Kubra Kasikci, Earlham College
"I was a member of Waseda’s kendo club. The group meets for practice on Tuesdays, Thursdays, and Saturday from 7:00-9:00pm. There are about 50-60 members, including 5-6 exchange students. In the beginning, you can borrow a shinai (bamboo sword) for free, but if you decide to join you will need to buy your own, which costs about 3,000 yen. Additional costs include kedo clothing (10,000-15,000 yen) and the club fee (10,000 yen). The members are extremely kind, and anyone can join regardless of experience."
Heather Simpson, Hope College
I joined Zazen-Kai (座禅会) after completing my cultural internship in a Buddhist monastery because I wanted to continue exploring the religion. In addition to practicing mindfulness meditation, club members also chant sutras and observe other tenants of Zen Buddhism. Meditation is an excellent way to maintain focus and calm amid all the distractions of life in Tokyo, so I recommend it to any student looking to de-stress and take some time for themselves.
Alex Pianetta, Earlham College
Scarade is a photography circle located on Waseda's Toyama Campus. They organize photo exhibitions featuring members' photography and also have events like social gatherings, a camera-buying tour, and group outings to get inspired and take interesting pictures. They were very welcoming of me as an exchange student, and it was nice being in a smaller club, as I got to know people better than I would in one of the larger ones.

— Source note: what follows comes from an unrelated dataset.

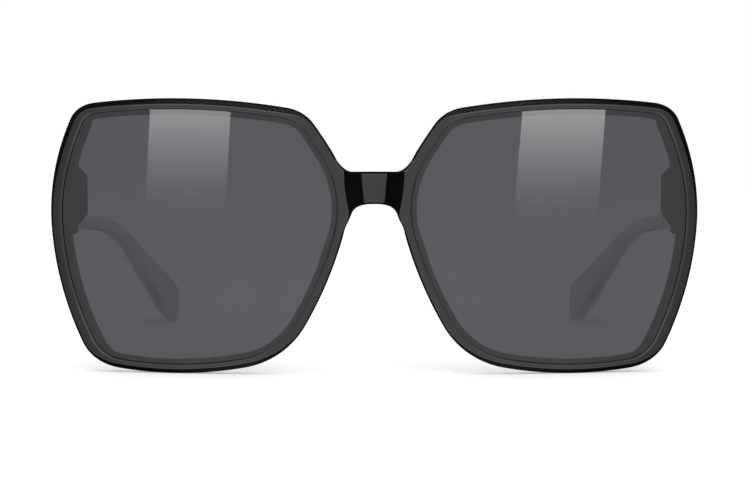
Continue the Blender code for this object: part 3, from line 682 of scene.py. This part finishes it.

Weelic Chong, Oberlin College
I climbed Tanigawa mountain range in Gunma Prefecture with the Yama-no-Kai (山の会). This club doesn't meet outside of climbing events. One thing I liked about the club is that we always visit an onsen (Japanese public bath) after the climb, which refreshes you and soothes sore muscles. Club alumni as old as 70 (referred to as Old Boys) are still active in the club. Talking to them was actually how I got to know about the club and why I ended up joining.